— START OF Data listing —

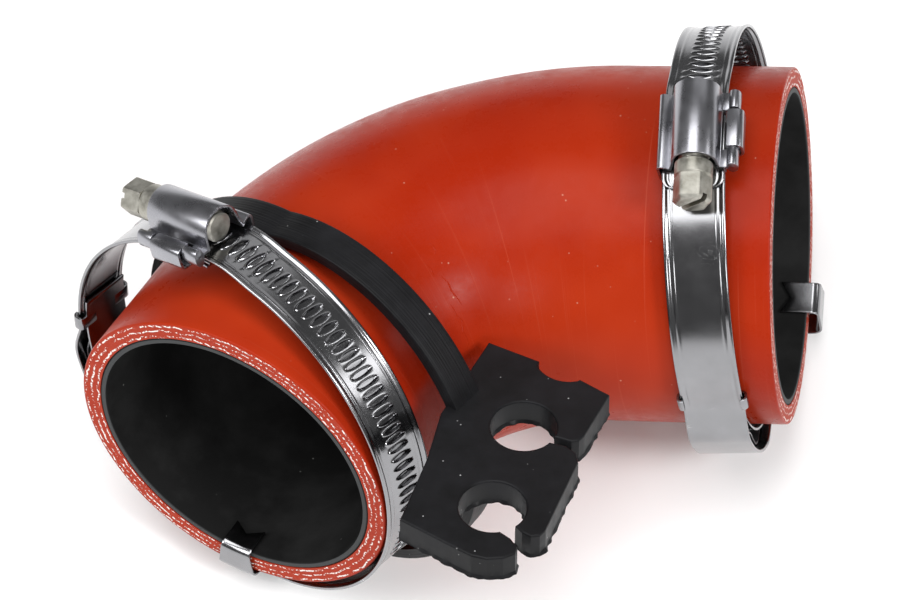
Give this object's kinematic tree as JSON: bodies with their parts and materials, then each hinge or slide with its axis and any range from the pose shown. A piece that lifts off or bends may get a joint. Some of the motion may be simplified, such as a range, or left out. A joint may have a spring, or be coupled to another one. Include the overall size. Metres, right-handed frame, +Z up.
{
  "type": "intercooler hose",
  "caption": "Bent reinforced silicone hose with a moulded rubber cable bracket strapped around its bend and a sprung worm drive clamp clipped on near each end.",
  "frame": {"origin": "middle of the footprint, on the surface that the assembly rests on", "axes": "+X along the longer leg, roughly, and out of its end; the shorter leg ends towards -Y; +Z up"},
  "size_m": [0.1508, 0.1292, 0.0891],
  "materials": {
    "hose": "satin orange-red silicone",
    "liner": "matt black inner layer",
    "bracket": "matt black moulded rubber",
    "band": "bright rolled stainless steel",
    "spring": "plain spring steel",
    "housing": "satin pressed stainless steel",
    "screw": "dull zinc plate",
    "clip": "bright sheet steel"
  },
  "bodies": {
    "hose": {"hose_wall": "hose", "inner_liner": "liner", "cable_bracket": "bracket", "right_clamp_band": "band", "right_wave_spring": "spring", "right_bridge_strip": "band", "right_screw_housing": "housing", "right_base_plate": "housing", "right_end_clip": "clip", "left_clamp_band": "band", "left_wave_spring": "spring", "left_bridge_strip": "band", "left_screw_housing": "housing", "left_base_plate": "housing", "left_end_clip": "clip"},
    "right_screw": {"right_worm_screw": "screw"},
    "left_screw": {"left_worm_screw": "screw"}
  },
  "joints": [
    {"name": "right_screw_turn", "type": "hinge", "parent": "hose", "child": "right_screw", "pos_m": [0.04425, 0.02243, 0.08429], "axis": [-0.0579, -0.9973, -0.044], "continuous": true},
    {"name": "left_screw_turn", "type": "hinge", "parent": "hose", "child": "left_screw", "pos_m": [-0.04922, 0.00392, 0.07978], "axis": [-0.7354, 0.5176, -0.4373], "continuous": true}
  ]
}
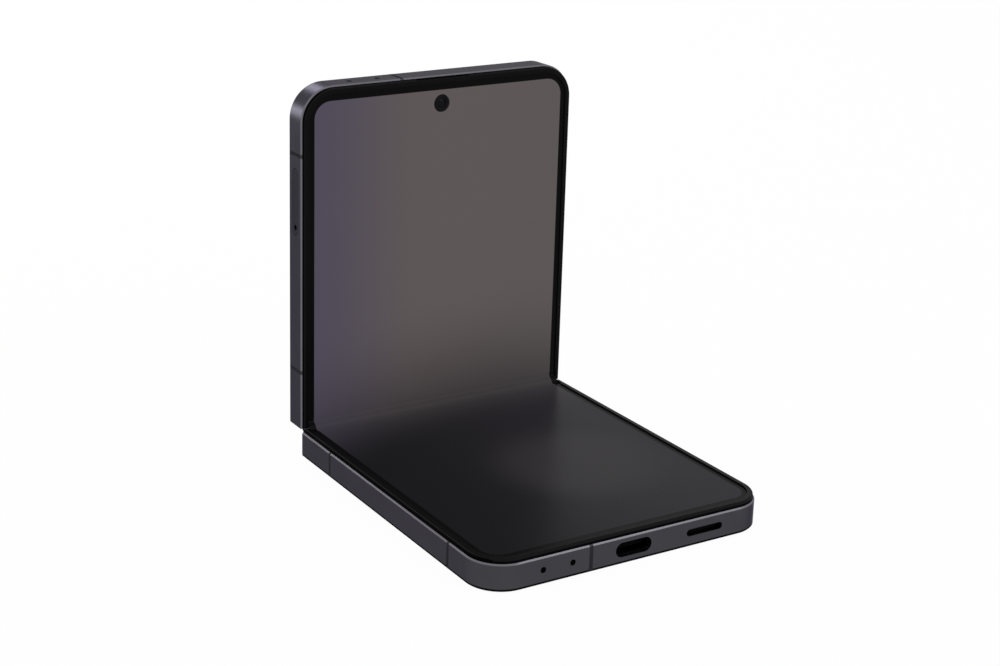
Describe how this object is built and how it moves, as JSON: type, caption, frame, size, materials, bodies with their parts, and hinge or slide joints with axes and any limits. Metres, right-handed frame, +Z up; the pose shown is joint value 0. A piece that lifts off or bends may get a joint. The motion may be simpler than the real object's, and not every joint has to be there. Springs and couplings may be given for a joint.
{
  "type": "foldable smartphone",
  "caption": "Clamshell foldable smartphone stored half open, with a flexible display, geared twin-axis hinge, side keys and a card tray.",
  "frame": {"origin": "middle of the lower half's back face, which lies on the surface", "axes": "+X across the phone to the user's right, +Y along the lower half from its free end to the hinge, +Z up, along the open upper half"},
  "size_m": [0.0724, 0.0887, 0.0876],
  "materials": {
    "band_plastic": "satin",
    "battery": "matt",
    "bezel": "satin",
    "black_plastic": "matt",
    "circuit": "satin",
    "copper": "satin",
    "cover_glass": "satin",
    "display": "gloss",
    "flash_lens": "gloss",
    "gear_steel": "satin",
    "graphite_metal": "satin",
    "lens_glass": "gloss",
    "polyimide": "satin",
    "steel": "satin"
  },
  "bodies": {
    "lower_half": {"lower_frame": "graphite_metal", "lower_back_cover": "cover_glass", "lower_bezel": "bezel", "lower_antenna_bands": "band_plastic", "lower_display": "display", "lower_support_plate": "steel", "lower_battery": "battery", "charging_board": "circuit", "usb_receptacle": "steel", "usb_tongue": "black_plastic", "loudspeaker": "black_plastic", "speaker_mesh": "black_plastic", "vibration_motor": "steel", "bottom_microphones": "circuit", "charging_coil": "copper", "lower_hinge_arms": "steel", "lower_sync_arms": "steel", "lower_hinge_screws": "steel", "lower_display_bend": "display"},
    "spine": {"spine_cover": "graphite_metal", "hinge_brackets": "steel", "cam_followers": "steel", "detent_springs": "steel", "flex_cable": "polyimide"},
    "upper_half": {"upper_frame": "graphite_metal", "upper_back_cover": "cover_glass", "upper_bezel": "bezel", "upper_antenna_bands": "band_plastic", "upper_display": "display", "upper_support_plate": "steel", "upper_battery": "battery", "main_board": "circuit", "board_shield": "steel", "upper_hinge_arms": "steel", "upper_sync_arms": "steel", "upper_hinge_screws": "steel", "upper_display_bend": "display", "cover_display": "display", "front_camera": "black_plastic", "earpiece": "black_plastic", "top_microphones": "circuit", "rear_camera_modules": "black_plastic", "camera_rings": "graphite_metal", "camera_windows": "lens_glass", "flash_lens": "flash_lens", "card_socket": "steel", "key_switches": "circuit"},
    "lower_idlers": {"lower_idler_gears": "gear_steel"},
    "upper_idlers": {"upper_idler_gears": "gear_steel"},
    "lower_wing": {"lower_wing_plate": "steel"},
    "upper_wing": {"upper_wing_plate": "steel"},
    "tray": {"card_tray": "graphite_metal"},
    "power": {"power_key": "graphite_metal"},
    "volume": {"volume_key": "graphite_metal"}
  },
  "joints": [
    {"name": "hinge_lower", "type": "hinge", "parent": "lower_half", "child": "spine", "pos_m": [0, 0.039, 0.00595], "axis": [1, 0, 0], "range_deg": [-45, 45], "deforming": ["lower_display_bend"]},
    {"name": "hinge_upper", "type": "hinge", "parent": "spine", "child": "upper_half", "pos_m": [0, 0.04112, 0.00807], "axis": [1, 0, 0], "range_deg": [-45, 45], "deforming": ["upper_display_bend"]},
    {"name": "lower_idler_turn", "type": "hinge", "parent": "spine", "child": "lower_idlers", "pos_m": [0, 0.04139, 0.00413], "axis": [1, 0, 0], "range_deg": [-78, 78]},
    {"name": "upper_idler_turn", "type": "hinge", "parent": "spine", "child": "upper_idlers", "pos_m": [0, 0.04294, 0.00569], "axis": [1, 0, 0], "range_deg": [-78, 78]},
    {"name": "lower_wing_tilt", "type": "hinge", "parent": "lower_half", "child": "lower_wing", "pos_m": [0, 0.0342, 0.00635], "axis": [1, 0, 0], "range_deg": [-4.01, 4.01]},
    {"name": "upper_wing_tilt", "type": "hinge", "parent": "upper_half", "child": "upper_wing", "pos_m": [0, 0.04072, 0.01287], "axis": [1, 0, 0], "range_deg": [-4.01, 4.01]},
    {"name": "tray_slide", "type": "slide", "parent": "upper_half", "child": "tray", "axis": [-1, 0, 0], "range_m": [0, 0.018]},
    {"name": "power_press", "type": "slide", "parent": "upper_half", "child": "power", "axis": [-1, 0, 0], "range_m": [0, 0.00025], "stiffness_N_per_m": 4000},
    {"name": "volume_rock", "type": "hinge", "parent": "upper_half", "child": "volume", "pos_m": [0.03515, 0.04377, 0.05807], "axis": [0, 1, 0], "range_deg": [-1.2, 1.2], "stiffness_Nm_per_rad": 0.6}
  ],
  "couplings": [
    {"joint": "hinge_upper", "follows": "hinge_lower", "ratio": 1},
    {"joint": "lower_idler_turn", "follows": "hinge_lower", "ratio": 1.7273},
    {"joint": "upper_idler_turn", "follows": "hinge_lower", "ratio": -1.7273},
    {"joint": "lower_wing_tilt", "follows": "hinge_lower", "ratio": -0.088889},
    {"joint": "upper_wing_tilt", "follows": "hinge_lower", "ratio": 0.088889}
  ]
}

— END OF Data listing —

Search the records above for the string "from". Copy every line that contains it.

Give this object's kinematic tree as JSON: bodies with their parts and materials, then each hinge or slide with its axis and any range from the pose shown. A piece that lifts off or bends may get a joint. Some of the motion may be simplified, such as a range, or left out. A joint may have a spring, or be coupled to another one. Include the overall size. Metres, right-handed frame, +Z up.
  "frame": {"origin": "middle of the lower half's back face, which lies on the surface", "axes": "+X across the phone to the user's right, +Y along the lower half from its free end to the hinge, +Z up, along the open upper half"},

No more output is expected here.